Look at your day, your week, your year. How do your engagements and actions display your response to God’s movement in your life? As a member of a family, God calls you to love and enjoy and forgive your spouses, children, parents, and siblings. As a person made in God’s image, God calls you to discover your authentic self, the version of yourself that God sees and celebrates. As a servant of God, God calls you to perform that one way in which you can bring light and love to the lives of those around you. When we respond to God in all these areas of our lives, we pray. We affirm our relationships with God. We live the abundant lives that Christ offers to all.
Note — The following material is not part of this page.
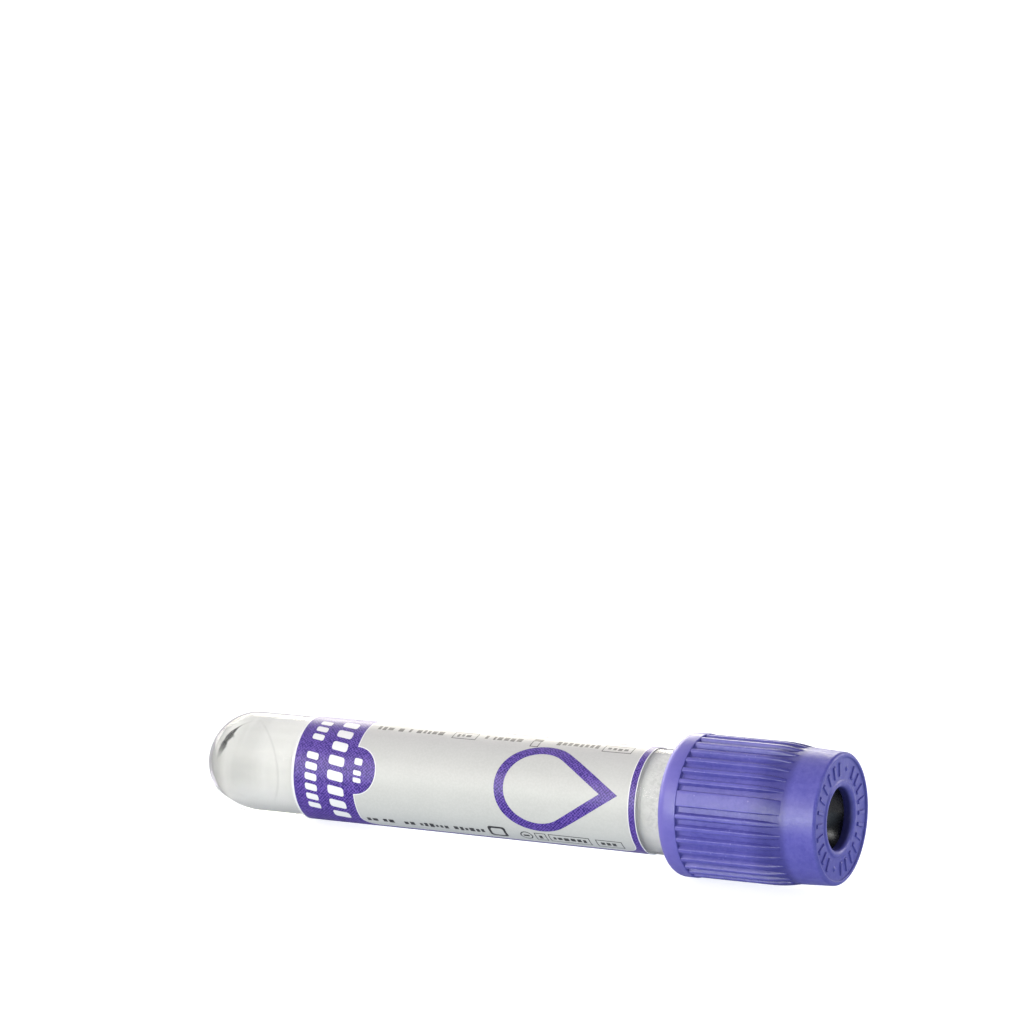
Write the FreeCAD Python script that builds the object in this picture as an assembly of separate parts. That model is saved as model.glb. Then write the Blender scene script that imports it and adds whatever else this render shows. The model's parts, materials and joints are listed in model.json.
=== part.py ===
"""Evacuated blood collection tube, 13 x 75 mm, with its push-on closure.

Four pieces: the moulded clear tube, the rubber stopper, the plastic shield
(cap) that holds the stopper, and the wrapped label.  Every piece is turned
round one axis.  The profiles below are given in the tube's own coordinates:
s runs along the axis from the pole of the round end (s = 0) to the cap's
face, r is the distance from the axis.

The tube is modelled lying down, as it comes to rest: it touches the floor with
the rear band of the cap and with the round end, so its axis rises towards the
cap by a small angle.  +X points along the floor towards the cap, +Z is up, and
the origin is the bottom centre of the bounding box.
"""
import FreeCAD, Part
import math
import os

V = FreeCAD.Vector

# ---------------------------------------------------------------- dimensions
# tube
TUBE_LEN = 75.0          # nominal length, pole of the round end to the mouth
TUBE_R_MOUTH = 6.5       # outer radius at the mouth (nominal 13 mm)
TUBE_R_END = 6.3         # outer radius of the round end and of the straight length next to it
STRAIGHT_S1 = 14.40      # end of that straight length; from here on the wall widens (draft)
BORE_R_MOUTH = 5.5       # inner radius at the mouth
BORE_R_END = 5.25        # inner radius where the round end starts
LIP_ROUND = 0.25         # rounding of the mouth's two edges

# label
LABEL_T = 0.10           # film and adhesive
LABEL_S0 = 14.40         # edge towards the round end
LABEL_S1 = 61.80         # edge towards the cap
LABEL_MID_DEG = 162.4    # where the middle of the printed panel faces
LABEL_GAP_DEG = 40.0     # bare sight strip on the far side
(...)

The prayers we pray this morning in our worship service, the lessons we hear, the music we sing, the meal we share, all nourish us for a life of prayer between now and next Sunday. Jesus yearns for us his followers to pray always, to respond to God’s movement at all times. This brand of unflagging persistence surely is challenging. But the good news is this: even attempting to pray always is a response to God. Even realizing that we aren’t praying always is a response to God. Every impulse towards generosity, welcome, hope, joy, love, and service is a response to God. As are the cries of our hearts when all is dark. Each day of our lives, we are met with myriad opportunities to pray, to be responsive to God’s movement. And this same movement gives us the grace to respond.
“You would not have called to me unless I had been calling to you,” says Aslan to Jill Pole. “We love because he first loved us,” says the writer of the First Letter of John. Likewise, we pray because God first called us – called us into expansive, abundant relationship with God. What will our response be?